I look at the name of the sender with mild panic …  I’ve just declared my love — not to my husband — but to my student!

D’oh!

So, you’ve obviously got two questions right about now:

1. How on earth did I manage to commit this faux pas?

… and, more importantly …

2. How did this delicate situation pan out?!

As to your first question: It turns out that the last text I’d received Monday morning wasn’t from my husband, as is usually the case, but from my student, confirming that he was on the way and had received my message telling him which classroom we’d be in. So, when I carelessly opened the texts on my iPhone three and half hours later and saw a text window already open, I just started typing away and hit “envoyer.” That’s how it happened. LESSON: ALWAYS read the name of the text recipient at the top of the screen very carefully, especially if you send texts to your boss, your clients, or your students. Simple, I know, but it obviously bears repeating.

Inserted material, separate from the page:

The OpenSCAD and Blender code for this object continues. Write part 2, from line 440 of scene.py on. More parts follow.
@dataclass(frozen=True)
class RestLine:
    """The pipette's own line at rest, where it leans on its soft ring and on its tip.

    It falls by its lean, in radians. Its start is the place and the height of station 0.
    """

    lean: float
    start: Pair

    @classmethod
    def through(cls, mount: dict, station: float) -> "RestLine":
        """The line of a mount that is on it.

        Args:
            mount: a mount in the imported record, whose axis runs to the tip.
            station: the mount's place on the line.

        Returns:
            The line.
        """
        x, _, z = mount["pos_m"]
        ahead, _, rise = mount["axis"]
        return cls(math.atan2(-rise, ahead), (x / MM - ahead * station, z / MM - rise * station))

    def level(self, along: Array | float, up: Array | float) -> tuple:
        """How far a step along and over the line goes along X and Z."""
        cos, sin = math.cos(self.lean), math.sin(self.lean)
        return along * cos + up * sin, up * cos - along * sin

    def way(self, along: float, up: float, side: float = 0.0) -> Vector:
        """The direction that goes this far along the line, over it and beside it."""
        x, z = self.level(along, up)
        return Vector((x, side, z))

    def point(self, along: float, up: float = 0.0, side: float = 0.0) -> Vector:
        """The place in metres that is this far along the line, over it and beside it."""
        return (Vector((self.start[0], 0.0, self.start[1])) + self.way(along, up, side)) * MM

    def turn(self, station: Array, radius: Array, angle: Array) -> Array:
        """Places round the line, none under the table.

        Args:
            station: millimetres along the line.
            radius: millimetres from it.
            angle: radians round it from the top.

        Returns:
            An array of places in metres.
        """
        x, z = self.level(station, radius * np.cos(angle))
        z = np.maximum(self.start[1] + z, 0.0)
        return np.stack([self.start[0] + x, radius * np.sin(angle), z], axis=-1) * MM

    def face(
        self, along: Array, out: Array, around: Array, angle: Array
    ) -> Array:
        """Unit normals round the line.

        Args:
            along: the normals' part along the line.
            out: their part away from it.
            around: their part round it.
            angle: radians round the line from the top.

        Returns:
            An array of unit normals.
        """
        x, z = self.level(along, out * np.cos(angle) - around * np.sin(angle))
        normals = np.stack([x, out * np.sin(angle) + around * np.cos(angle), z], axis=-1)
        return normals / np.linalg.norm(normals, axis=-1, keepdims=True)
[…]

Now, as to your second question: Let’s go back to that Métro car now rattling along the rails of line 7 somewhere near Riquet station, Monday, 1:40 pm …

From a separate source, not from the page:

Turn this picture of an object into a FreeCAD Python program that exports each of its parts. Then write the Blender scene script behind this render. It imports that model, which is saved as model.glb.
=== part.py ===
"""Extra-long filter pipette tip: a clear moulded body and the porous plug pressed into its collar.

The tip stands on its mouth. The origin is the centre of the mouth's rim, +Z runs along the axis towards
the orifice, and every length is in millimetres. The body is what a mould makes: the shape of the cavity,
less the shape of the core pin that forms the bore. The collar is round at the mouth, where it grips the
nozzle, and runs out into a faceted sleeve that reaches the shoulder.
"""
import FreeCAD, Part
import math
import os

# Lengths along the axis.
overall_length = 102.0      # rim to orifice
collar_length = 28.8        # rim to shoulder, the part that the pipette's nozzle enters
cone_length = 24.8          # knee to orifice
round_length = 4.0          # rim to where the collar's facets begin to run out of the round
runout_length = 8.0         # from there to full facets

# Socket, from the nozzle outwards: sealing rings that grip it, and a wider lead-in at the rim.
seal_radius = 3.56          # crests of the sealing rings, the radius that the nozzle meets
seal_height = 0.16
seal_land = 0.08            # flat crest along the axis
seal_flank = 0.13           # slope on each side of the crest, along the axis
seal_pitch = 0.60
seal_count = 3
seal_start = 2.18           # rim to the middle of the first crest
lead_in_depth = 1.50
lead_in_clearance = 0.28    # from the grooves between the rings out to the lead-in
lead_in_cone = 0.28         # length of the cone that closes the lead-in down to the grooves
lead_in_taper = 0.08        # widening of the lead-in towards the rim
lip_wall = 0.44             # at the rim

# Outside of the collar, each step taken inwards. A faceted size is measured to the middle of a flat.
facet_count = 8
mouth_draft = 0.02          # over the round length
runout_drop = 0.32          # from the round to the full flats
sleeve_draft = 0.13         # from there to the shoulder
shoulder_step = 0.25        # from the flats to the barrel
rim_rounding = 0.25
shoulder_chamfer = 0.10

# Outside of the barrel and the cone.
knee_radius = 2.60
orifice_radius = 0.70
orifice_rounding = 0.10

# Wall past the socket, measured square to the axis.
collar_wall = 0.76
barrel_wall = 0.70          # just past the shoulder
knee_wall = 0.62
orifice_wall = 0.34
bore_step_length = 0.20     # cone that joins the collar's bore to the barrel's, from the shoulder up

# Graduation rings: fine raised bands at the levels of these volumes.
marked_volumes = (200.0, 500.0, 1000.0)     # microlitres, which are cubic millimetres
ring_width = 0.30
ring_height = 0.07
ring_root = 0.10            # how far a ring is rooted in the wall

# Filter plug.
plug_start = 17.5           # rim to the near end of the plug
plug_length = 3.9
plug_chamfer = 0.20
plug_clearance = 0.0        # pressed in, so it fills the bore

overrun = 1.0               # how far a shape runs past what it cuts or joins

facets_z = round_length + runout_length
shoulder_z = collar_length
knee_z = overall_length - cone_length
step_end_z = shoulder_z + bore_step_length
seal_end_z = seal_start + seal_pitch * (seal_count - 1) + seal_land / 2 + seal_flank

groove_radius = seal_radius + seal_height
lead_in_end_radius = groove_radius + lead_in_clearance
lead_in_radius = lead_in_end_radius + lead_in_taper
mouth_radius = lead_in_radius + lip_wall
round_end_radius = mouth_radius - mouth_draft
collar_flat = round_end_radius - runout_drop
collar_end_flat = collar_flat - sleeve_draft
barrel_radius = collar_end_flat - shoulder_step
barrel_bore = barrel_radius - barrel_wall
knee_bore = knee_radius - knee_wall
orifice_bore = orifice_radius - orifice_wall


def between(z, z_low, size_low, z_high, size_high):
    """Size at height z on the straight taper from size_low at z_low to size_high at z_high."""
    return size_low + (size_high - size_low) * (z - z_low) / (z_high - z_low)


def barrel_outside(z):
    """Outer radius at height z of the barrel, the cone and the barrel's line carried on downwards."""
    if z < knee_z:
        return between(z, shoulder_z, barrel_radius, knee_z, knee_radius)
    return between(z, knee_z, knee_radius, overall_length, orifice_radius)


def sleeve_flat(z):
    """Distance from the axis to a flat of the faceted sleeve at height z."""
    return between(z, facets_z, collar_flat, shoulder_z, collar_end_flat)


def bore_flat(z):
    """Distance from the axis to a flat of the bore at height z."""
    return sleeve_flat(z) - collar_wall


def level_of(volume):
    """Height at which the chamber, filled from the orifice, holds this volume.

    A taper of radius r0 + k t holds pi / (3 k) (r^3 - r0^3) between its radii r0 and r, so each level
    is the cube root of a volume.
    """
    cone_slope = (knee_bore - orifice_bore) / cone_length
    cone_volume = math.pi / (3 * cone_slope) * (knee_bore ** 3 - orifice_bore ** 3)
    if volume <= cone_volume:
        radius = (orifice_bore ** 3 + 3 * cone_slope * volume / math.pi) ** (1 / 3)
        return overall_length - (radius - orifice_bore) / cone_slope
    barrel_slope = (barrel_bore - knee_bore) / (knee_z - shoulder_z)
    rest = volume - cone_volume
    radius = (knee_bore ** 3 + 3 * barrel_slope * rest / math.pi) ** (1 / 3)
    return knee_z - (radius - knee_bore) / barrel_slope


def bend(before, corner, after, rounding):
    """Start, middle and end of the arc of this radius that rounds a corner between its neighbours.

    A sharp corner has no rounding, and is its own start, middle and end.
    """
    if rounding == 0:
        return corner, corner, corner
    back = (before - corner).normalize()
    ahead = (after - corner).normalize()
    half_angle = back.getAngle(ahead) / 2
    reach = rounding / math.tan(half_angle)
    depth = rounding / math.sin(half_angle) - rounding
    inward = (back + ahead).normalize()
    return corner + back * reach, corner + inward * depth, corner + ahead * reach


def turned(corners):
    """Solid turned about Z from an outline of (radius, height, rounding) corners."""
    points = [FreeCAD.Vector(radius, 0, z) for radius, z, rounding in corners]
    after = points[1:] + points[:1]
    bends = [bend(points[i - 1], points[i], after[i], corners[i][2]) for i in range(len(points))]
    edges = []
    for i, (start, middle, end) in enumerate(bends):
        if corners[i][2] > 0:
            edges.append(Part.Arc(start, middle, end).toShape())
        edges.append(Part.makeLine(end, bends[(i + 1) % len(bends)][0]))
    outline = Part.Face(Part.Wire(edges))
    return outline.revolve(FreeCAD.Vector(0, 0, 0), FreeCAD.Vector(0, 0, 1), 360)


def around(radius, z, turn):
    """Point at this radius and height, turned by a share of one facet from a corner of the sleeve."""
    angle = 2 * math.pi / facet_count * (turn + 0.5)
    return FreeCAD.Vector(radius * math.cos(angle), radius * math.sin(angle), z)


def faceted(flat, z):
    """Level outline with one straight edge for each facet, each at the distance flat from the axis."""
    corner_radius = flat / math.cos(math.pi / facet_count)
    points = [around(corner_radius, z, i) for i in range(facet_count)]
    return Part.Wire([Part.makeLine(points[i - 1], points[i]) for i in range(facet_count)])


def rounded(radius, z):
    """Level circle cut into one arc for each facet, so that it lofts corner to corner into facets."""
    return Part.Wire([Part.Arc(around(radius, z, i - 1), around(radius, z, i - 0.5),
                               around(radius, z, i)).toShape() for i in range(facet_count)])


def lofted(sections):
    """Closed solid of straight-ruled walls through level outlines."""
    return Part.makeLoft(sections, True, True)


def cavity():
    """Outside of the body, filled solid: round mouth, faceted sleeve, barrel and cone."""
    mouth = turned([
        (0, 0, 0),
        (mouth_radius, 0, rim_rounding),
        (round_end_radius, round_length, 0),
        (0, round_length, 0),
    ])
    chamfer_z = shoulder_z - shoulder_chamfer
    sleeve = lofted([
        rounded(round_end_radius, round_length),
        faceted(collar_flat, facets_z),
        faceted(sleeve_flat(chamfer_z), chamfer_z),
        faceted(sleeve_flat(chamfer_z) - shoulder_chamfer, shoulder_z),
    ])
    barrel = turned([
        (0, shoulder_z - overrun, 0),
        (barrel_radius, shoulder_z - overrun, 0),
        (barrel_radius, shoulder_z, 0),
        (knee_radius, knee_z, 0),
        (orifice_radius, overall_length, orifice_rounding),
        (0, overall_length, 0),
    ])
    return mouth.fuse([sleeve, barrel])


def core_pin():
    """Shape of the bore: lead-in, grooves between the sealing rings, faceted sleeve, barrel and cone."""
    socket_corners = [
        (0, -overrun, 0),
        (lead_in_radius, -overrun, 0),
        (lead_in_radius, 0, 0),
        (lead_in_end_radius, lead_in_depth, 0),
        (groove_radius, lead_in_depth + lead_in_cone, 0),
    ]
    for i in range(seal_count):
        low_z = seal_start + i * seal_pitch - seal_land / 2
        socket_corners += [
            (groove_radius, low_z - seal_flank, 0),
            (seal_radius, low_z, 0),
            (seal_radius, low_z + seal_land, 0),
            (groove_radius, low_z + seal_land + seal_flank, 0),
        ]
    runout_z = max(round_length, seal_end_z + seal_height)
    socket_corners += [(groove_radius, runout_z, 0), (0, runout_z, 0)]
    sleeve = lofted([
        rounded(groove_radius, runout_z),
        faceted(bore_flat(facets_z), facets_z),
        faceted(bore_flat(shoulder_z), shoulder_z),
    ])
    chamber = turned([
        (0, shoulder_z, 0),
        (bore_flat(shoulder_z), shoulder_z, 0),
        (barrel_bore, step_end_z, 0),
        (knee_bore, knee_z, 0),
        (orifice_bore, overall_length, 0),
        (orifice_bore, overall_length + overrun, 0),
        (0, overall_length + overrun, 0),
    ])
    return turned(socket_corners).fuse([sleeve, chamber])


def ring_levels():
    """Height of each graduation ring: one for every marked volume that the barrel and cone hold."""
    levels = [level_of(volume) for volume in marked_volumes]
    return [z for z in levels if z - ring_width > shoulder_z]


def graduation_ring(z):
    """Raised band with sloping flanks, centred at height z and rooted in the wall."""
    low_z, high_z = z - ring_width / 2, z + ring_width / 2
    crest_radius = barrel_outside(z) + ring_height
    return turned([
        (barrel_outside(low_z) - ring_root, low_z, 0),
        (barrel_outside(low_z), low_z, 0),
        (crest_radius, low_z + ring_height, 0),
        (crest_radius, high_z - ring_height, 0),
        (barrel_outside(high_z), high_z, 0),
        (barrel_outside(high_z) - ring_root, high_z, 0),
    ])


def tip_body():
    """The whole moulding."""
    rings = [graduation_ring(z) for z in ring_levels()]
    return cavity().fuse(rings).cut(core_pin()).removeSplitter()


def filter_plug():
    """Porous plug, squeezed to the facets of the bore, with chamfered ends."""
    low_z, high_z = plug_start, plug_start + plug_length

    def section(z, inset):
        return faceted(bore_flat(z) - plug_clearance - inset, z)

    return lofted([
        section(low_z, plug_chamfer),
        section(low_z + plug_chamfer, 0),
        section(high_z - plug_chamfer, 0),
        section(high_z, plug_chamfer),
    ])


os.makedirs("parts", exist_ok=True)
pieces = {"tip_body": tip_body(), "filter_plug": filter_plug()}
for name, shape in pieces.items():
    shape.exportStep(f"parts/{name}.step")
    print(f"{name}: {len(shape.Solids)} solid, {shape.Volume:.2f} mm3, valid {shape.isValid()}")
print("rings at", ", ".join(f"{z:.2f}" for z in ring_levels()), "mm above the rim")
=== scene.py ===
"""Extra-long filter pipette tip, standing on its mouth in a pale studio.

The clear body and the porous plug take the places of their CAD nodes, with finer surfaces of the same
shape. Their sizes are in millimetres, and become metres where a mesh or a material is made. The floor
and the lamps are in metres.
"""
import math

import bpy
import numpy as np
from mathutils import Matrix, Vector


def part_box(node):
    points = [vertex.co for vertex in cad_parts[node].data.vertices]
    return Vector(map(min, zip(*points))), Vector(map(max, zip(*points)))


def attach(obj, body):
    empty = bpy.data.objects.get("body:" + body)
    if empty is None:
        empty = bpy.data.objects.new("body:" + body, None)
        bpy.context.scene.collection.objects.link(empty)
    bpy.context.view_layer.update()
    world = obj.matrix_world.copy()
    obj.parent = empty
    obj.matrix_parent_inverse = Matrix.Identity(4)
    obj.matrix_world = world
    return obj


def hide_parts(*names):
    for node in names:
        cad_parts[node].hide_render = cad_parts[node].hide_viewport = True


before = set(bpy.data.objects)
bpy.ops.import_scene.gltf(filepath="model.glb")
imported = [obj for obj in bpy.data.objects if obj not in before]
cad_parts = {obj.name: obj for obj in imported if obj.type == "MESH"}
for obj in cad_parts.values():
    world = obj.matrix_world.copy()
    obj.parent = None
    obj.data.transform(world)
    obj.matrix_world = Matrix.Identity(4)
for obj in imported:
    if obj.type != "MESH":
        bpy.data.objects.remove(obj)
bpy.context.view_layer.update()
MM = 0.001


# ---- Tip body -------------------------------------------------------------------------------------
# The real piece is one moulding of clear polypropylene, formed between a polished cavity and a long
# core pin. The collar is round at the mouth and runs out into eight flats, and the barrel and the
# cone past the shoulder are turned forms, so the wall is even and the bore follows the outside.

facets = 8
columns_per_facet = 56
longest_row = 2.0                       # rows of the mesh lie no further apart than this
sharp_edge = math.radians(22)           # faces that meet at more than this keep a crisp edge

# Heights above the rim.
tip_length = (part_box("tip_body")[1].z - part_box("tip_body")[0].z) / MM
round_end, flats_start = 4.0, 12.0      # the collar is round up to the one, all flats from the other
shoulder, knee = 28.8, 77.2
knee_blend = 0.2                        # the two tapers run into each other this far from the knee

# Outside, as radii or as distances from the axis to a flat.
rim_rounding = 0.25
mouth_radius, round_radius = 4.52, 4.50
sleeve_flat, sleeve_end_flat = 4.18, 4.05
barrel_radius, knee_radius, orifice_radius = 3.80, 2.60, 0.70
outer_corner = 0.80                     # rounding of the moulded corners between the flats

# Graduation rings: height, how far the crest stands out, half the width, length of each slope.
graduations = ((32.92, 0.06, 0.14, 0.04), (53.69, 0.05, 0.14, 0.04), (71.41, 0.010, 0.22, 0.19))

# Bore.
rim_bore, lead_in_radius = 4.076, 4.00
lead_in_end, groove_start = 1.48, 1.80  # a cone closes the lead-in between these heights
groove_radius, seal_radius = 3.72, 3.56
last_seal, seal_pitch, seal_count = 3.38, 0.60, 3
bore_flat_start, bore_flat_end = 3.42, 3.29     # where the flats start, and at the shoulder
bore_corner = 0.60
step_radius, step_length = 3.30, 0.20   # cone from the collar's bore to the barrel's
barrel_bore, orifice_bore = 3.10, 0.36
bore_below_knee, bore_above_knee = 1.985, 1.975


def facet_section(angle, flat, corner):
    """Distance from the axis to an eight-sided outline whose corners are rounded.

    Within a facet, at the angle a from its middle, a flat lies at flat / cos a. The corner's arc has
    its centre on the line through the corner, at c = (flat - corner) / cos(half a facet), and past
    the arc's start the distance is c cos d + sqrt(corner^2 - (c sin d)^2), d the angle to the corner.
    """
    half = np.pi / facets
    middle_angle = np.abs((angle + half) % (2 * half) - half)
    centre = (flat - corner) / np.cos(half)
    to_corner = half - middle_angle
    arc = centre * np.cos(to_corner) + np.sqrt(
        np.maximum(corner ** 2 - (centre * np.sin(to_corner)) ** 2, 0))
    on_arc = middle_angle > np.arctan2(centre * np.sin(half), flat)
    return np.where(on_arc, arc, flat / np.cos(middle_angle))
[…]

“This is salvageable,” I decide. “He’s a cool guy,” I think. “He’s pretty fun, and we’ve already joked around a bit,” I say to myself. I immediately write back, apologizing in a lighthearted way, joking that this is what happens when I’m tired and don’t pay attention to who sent my last text. I hold my breath. Five minutes slowly tick by, and my iPhone vibrates again:

I don’t mind. Thanks. I laughed. Your French is excellent …
And you are a real French lover. See you tomorrow, darling!

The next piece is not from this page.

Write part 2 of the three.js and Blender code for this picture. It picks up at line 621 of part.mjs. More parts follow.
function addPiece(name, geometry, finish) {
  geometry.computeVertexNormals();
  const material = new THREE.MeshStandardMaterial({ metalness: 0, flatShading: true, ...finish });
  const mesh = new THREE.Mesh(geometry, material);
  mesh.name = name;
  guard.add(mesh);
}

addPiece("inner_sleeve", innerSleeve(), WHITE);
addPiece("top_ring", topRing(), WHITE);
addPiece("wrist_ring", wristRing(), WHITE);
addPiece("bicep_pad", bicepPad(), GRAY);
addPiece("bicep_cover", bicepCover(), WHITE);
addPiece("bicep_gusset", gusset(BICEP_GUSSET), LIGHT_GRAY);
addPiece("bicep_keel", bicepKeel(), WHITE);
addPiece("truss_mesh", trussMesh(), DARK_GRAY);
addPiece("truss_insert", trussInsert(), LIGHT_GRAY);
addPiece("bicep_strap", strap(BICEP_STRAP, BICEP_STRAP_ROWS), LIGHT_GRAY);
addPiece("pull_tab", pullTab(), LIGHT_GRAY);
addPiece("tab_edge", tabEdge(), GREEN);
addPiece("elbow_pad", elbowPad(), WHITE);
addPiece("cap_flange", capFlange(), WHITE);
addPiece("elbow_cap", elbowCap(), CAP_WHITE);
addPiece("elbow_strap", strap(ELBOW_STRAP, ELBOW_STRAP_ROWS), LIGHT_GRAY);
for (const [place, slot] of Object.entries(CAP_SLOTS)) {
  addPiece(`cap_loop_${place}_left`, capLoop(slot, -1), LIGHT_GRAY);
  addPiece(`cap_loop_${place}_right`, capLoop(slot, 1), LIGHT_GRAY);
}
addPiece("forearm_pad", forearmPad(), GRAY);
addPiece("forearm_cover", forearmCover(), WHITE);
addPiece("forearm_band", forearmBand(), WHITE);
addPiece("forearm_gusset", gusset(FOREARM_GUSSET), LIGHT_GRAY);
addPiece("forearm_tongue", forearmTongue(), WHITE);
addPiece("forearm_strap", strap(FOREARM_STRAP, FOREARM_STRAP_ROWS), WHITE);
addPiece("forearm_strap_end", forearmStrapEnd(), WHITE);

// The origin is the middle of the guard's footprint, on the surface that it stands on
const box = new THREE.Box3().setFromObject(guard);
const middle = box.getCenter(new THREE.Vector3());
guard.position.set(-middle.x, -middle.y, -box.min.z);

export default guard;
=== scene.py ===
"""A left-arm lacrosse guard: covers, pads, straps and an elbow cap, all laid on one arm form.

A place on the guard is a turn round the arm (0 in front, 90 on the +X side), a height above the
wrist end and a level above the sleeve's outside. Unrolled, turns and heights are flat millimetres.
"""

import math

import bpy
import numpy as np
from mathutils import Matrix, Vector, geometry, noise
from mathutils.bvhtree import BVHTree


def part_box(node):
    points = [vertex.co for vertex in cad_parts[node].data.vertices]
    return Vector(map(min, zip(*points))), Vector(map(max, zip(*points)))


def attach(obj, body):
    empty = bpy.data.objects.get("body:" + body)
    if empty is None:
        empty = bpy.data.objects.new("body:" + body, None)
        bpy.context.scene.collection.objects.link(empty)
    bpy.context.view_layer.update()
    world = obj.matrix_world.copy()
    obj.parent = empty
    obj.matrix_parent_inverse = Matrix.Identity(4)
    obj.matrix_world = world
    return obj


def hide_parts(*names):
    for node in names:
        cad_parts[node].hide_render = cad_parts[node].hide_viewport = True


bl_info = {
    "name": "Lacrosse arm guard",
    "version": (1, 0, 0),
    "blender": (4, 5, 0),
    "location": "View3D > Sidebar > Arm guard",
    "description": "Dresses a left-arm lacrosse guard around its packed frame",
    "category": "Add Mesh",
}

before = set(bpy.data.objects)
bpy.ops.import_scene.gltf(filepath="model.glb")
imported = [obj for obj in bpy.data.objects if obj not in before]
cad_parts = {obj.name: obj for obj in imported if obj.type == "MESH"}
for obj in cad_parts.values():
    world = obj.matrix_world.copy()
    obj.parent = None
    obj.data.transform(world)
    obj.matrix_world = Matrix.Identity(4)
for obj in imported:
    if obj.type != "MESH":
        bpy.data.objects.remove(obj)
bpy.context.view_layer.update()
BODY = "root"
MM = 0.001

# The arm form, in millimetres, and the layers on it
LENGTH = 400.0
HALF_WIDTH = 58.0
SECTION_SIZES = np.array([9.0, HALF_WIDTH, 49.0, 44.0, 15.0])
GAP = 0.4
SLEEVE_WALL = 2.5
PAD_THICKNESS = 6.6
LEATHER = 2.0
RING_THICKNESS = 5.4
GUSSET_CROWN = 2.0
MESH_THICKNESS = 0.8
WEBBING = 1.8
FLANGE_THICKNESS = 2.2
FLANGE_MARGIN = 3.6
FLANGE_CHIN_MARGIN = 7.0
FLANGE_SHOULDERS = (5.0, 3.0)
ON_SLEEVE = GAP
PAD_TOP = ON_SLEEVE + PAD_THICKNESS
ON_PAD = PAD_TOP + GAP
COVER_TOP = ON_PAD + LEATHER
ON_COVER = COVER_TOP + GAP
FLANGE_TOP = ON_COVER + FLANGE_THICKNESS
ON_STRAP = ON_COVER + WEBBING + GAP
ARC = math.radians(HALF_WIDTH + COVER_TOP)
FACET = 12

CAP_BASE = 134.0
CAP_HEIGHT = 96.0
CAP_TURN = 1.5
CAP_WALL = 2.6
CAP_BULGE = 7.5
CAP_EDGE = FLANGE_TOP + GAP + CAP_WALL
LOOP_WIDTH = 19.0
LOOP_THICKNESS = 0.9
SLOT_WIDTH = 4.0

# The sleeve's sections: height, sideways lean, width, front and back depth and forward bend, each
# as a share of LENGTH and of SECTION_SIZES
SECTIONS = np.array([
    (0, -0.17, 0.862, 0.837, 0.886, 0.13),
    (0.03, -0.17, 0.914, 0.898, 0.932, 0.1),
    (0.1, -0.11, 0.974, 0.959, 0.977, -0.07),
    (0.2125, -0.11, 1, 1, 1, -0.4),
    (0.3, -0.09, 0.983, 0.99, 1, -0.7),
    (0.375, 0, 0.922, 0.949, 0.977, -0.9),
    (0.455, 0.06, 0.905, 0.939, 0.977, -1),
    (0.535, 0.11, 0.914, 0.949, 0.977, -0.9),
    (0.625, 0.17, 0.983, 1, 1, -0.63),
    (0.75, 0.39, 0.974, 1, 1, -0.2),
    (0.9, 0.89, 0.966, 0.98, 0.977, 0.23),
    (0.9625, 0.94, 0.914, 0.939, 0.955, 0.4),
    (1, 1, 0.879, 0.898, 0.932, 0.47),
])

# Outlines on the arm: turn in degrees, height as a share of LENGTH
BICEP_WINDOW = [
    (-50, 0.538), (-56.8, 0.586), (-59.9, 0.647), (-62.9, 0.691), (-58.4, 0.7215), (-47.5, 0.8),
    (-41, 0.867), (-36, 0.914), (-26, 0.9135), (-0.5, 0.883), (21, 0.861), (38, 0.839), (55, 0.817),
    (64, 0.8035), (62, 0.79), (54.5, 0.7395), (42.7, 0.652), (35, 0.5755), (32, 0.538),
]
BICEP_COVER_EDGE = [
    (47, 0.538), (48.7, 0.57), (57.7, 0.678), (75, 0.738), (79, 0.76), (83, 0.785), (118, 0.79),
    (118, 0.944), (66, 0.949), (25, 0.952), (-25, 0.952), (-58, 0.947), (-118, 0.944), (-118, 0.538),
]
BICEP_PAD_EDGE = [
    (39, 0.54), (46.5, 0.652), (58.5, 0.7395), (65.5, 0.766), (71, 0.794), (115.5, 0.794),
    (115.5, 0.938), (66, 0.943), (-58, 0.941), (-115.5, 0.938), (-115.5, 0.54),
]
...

No joke! Like I said, this guy is cool. (I obviously picked the right student to make this mistake with, huh?) We end up exchanging a few more joking texts about how this will make for a good story to tell our friends over cocktails but that he should NOT — under ANY circumstances — tell it to my boss!

Whew!
Forty more hours of uncomfortable English lessons
over the next four weeks: averted.

Now, picture it: The same small meeting room in that Haussmannian building that is my workplace, Tuesday morning, 9:55 …

I’m preparing my materials for our next lesson. I make myself a cup of the infamously bad instant coffee we have at my office. My student, all smiles as usual, shows up at the door. I greet him:

Good morning, Jérôme.
[name changed to protect the innocent]
How are you?

Without skipping a beat, he cheerily responds, almost as if he’s been anticipating this precise moment:

Hello, darling! I’m fine. How are you?

I’m not even kidding! We share a good laugh and sit down at the table. Jérôme pulls his notebook and pen out of his bag, ready to learn some more English. I pause for a second and, on the spur of the moment, change my lesson plan:

So … let’s look at that text from yesterday, Jérôme. Why don’t you translate it from French into English for me and explain the differences in the tenses you use … darling?

I think we’re both going to get a lot of mileage out of this one. He’s already joking about blackmailing me with my text if he doesn’t learn enough English!

Note: Story shared with the gracious consent of “Jérôme.”